If you could walk into an intensive care unit or observe a modern heart surgery, you’d quickly appreciate that increasingly what determines whether a patient lives or dies is not whether the doctor is as smart as current television’s Dr. Gregory House, but rather whether there is a functioning computer system (which not only prevents handwriting errors but suggests the right medicine at the right time and reminds the doctor a certain two drugs shouldn’t be given together). And whether there are policies and procedures (such as strict hand-washing guidelines, and a protocol for the surgeon to sign the surgical site to prevent operating on the wrong leg) that are thoughtfully developed and rigorously enforced. And whether the doctors, nurses, technicians and hospital administrators work together as a team.

This final issue may be the most important of all. At my hospital (UCSF Medical Center) and several other centers around the United States, we have enlisted the help of commercial airline pilots to teach us how to communicate better, how to dampen down hierarchies (so that a young nurse feels comfortable questioning a senior doctor when something seems awry), and how to debrief participants after an operation, just as crew members are debriefed after a flight.

This kind of team training does not come naturally to most doctors. But it did not come naturally to pilots either when it was introduced 20 years ago. After all, the old pilot personality (remember "The Right Stuff") was as macho as any surgeon’s. In fact, many pilots dismissed early teamwork training programs as "charm school."

It was only after several horrible plane crashes (including the 1977 collision of two 747s in the Canary Islands that killed nearly 600 people) that aviation learned the price to be paid when one member of a cockpit crew suspected something might be terribly wrong but didn’t feel comfortable challenging the boss’ judgment.

Since that time, aviation has required all its flight personnel to participate in teamwork and simulator training to create a more collaborative environment, with better communication among all the workers. Judging by the breathtaking decrease in commercial aviation accidents over the past generation, these efforts to create a safer culture have worked astonishingly well.

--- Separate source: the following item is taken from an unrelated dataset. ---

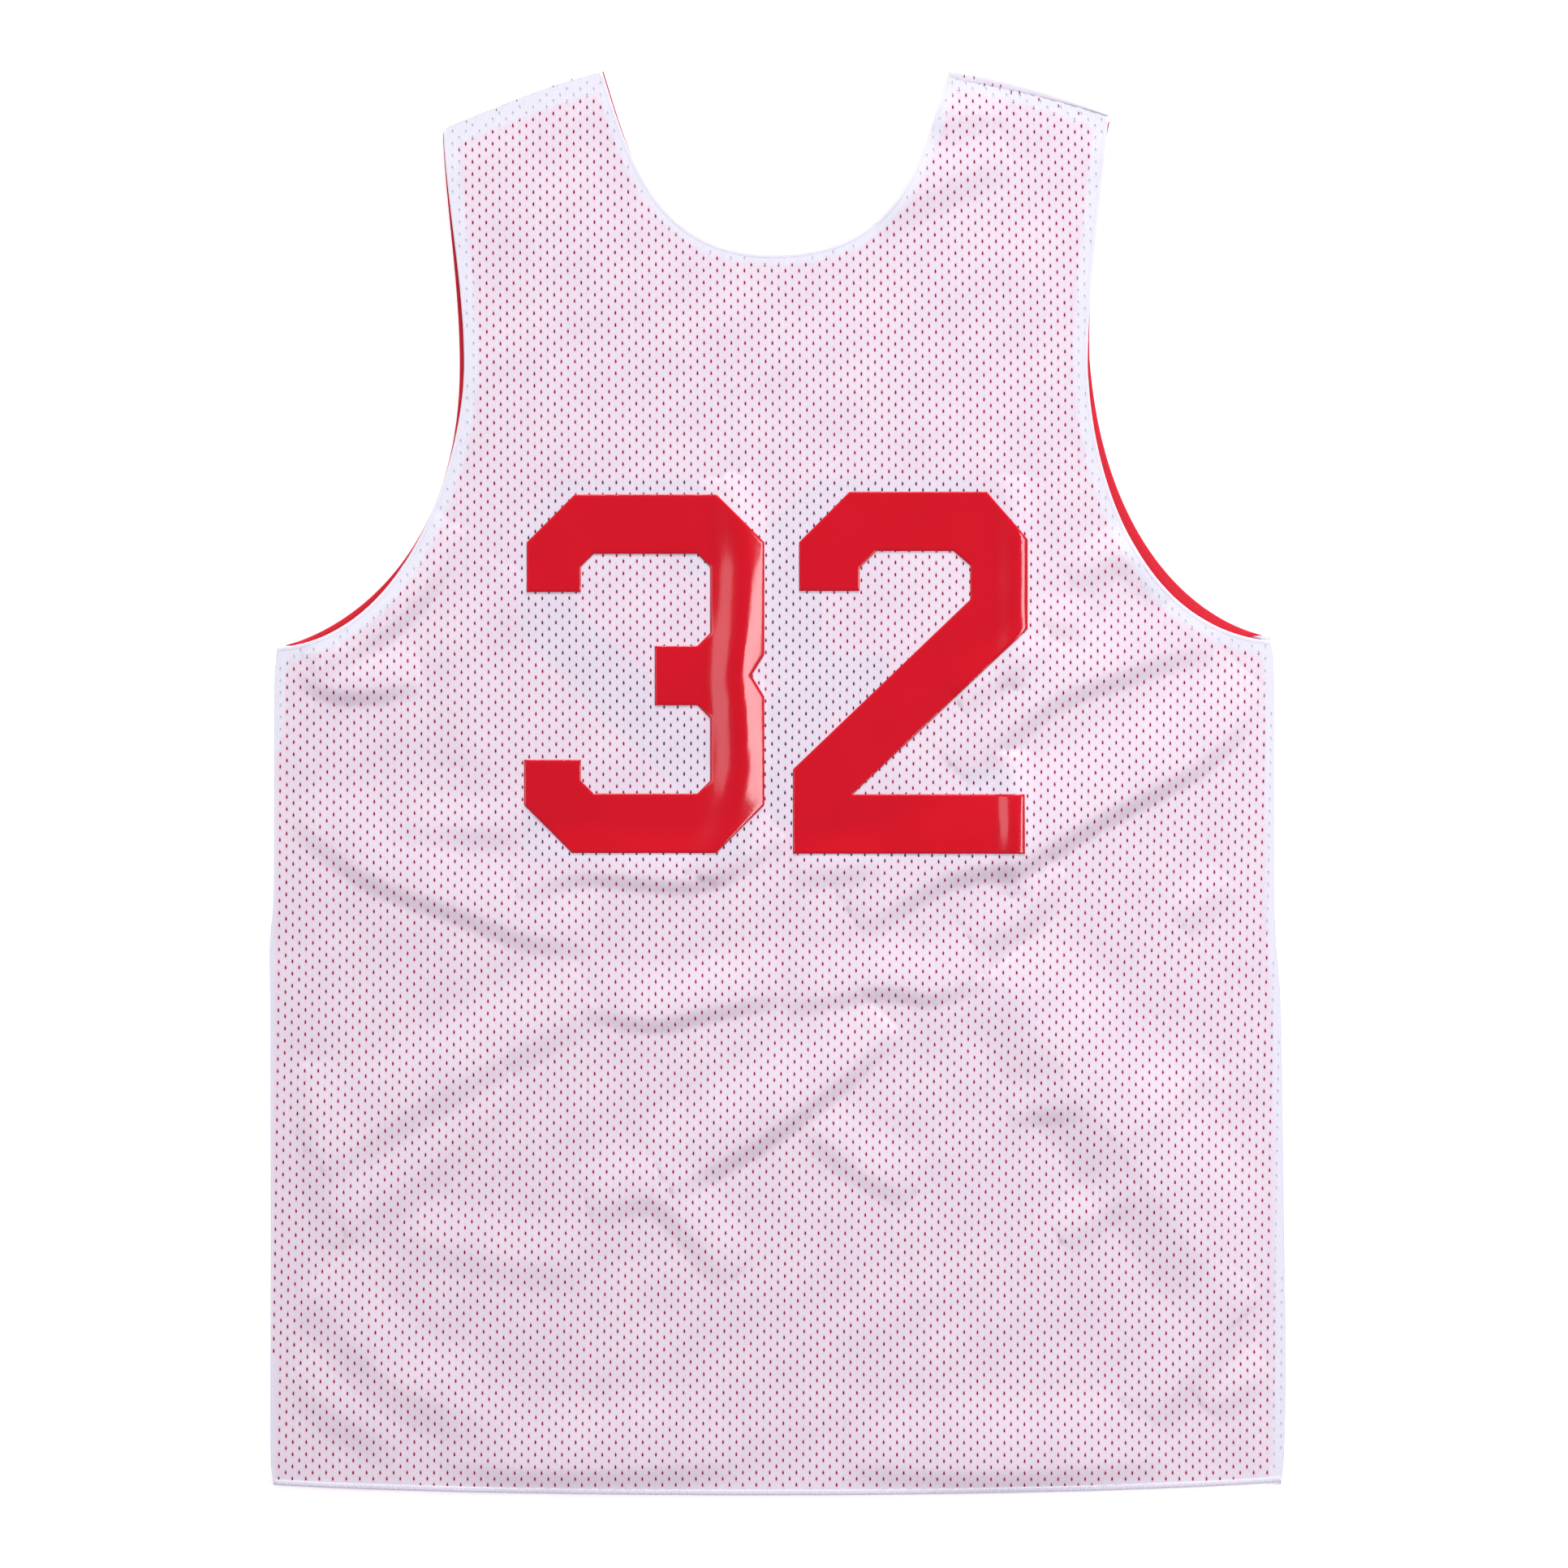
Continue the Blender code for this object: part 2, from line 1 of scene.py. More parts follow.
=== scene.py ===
# %% [markdown]
# A reversible practice jersey lies flat with its back up. It is four panels of
# perforated knit: a white and a red front below, then a red and a white back. The packed
# model gives their places and thickness, and this lesson gives them holes, creases,
# sewn edges and vinyl numerals. Every piece is made from the same flat outline and the
# same height of the cloth, so that nothing has to be fitted afterwards.

# %% Load the frame
import math

import bmesh
import bpy
import numpy as np
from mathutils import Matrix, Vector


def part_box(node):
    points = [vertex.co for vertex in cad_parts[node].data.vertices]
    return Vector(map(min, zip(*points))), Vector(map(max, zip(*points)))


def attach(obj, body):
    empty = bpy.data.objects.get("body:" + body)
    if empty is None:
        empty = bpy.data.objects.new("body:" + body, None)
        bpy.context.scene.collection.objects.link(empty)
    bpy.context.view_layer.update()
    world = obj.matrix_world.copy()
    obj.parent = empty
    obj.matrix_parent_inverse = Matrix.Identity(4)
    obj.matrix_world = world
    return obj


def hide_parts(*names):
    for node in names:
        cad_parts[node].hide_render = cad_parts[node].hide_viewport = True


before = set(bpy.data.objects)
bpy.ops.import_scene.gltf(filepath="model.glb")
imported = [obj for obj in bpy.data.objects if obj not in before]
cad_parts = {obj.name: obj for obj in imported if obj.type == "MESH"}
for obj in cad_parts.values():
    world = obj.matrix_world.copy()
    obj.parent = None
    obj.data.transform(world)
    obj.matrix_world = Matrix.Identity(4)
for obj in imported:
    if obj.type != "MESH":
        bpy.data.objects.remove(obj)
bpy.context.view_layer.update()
MM = 0.001
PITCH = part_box("back_inner")[0][2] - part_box("front_inner")[0][2]
BACK_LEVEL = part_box("back_inner")[0][2] + PITCH
print("one panel to the next", round(PITCH / MM, 2), "mm; upper panel from", BACK_LEVEL)

# %% [markdown]
# The cut of a jersey is a handful of curves: a hem, two side seams, two armholes, two
# shoulders and a neckline. Cubic curves hold each of them with four points. The side
# seams waver a little, as a sewn and washed one does, so they are rows of a table.

# %% The cut
SIDE_ROWS = (  # height, left edge, right edge
    (-0.3946, -0.2842, 0.2834),
    (-0.3800, -0.2857, 0.2850),
    (-0.3300, -0.2858, 0.2862),
    (-0.2500, -0.2857, 0.2852),
    (-0.1300, -0.2859, 0.2834),
    (-0.0890, -0.2862, 0.2806),
    (-0.0600, -0.2840, 0.2797),
    (0.0400, -0.2837, 0.2796),
    (0.0670, -0.2832, 0.2794),
    (0.0770, -0.2804, 0.2774),
)
HEM = ((-0.2842, -0.3946), (-0.1640, -0.4018), (0.1330, -0.4034), (0.2834, -0.3930))
LEFT_SHOULDER = ((-0.1885, 0.3692), (-0.1600, 0.3805), (-0.1300, 0.3940), (-0.0989, 0.4012))
RIGHT_SHOULDER = ((0.0962, 0.4014), (0.1130, 0.4003), (0.1560, 0.3888), (0.1862, 0.3768))
NECK_LEFT = ((-0.0989, 0.4012), (-0.0850, 0.3560), (-0.0700, 0.2982), (-0.0030, 0.2982))
NECK_RIGHT = ((-0.0030, 0.2982), (0.0700, 0.2982), (0.0800, 0.3500), (0.0962, 0.4014))
BACK_ARMHOLES = (
    ((-0.2804, 0.0770), (-0.2076, 0.0826), (-0.1766, 0.1855), (-0.1766, 0.2360)),
    ((-0.1766, 0.2360), (-0.1766, 0.2817), (-0.1867, 0.3274), (-0.1885, 0.3692)),
    ((0.2774, 0.0806), (0.2089, 0.0866), (0.1769, 0.1629), (0.1743, 0.2360)),
    ((0.1743, 0.2360), (0.1748, 0.2863), (0.1826, 0.3366), (0.1862, 0.3768)),
)
FRONT_ARMHOLES = (
    ((-0.2827, 0.0772), (-0.2512, 0.0828), (-0.1794, 0.1218), (-0.1794, 0.2360)),
    ((-0.1794, 0.2360), (-0.1794, 0.2817), (-0.1876, 0.3274), (-0.1890, 0.3686)),
    ((0.2783, 0.0829), (0.2333, 0.0908), (0.1829, 0.1400), (0.1757, 0.2405)),
    ((0.1757, 0.2405), (0.1752, 0.2908), (0.1790, 0.3366), (0.1874, 0.3752)),
)
FRONT_NECK_DROP = 0.026


def bezier(curve, count):
    """Points along one cubic curve, ends included."""
    start, start_handle, end_handle, end = (np.array(point) for point in curve)
    t = np.linspace(0.0, 1.0, count + 1)[:, None]
    s = 1.0 - t
    return s**3 * start + 3 * s**2 * t * start_handle + 3 * s * t**2 * end_handle + t**3 * end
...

As we try to learn how to improve medical systems and culture – drawing on lessons from other industries where appropriate – it is critical to remember that caring for a sick patient is, of course, far more complex than flying a jumbo jet. It’s equally important we never forget we are not working with machines, but caring for sick human beings. Even as we embrace "systems thinking" to improve quality and make our care more reliable and less glitchy, medicine is, and will always be, a uniquely human undertaking.

It is too early to judge whether the problems at Stony Brook Hospital are widespread and systemic or represent an awful statistical fluke. At this point, the decision to suspend pediatric heart surgeries while this is sorted out seems prudent. If recent history is a predictor, the answer to any problems that may be uncovered at Stony Brook are more likely to be found in trying to improve the systems of care and the culture of safety than in trying to find and punish one or two bad apples.

Today’s medicine is so complicated that trying to mint the flawless doctor or nurse is a fool’s errand. Instead, we need to create a system that anticipates human beings – even very well trained, hardworking and compassionate ones – will blow it from time to time, and that catches these errors before they cause more tragedies.